WHAT TO WORK ON:
Take all the material and copy it exactly.

DATA PROVIDED:
-.-.-
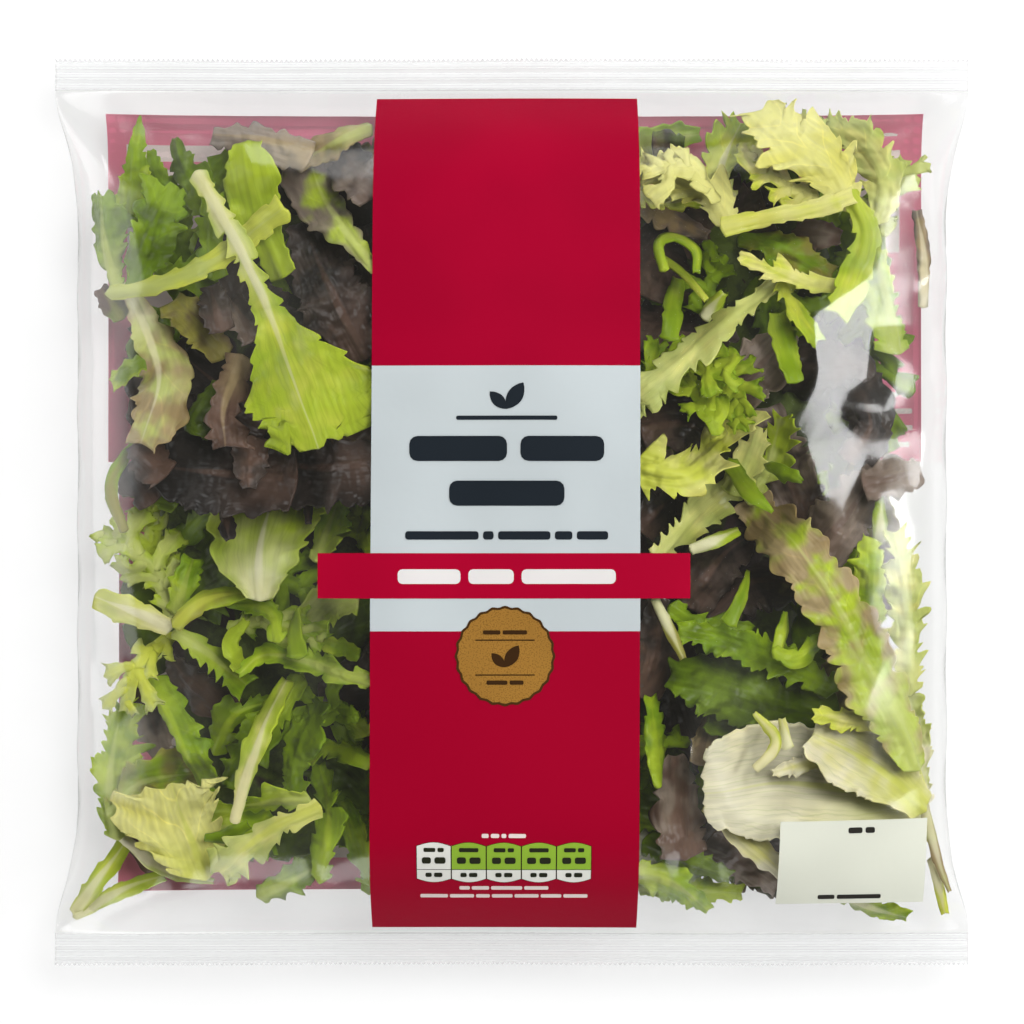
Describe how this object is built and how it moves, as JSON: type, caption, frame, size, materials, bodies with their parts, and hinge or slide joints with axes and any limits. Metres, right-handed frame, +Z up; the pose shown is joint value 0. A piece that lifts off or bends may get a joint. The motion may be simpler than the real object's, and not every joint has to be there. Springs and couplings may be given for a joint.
{
  "type": "bag of salad leaves",
  "caption": "Sealed clear pillow bag of mixed salad leaves lying on its back, with crimped end seals and a printed panel down its front.",
  "frame": {"origin": "under the middle of the bag, on the surface that it lies on", "axes": "+X across the bag along its end seals, +Y up its front towards the top seal, +Z up out of the front"},
  "size_m": [0.27, 0.268, 0.0584],
  "materials": {
    "salad_bag": "gloss"
  },
  "bodies": {
    "root": {"salad_bag": "salad_bag"}
  },
  "joints": []
}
-.-.-
RESULT OF THE EXERCISE:
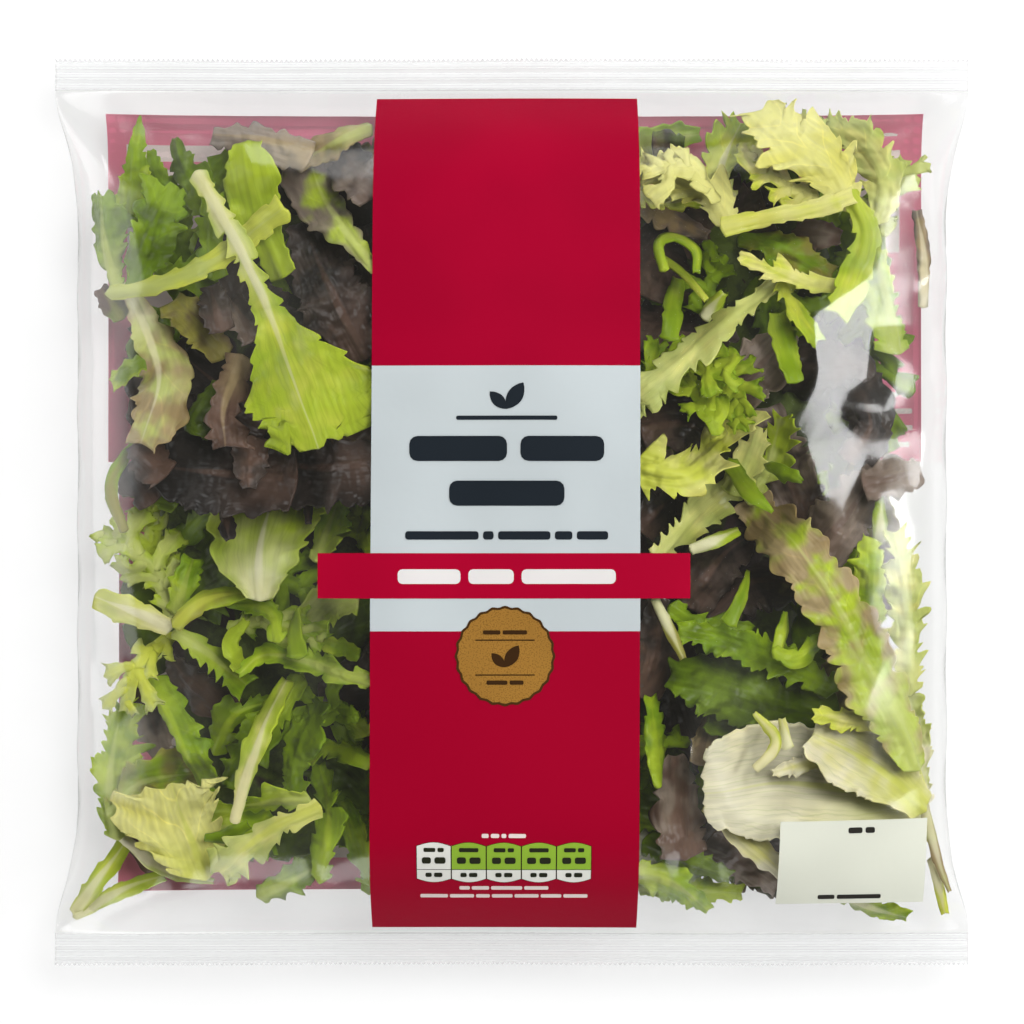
Describe how this object is built and how it moves, as JSON: type, caption, frame, size, materials, bodies with their parts, and hinge or slide joints with axes and any limits. Metres, right-handed frame, +Z up; the pose shown is joint value 0. A piece that lifts off or bends may get a joint. The motion may be simpler than the real object's, and not every joint has to be there. Springs and couplings may be given for a joint.
{
  "type": "bag of salad leaves",
  "caption": "Sealed clear pillow bag of mixed salad leaves lying on its back, with crimped end seals and a printed panel down its front.",
  "frame": {"origin": "under the middle of the bag, on the surface that it lies on", "axes": "+X across the bag along its end seals, +Y up its front towards the top seal, +Z up out of the front"},
  "size_m": [0.27, 0.268, 0.0584],
  "materials": {
    "salad_bag": "gloss"
  },
  "bodies": {
    "root": {"salad_bag": "salad_bag"}
  },
  "joints": []
}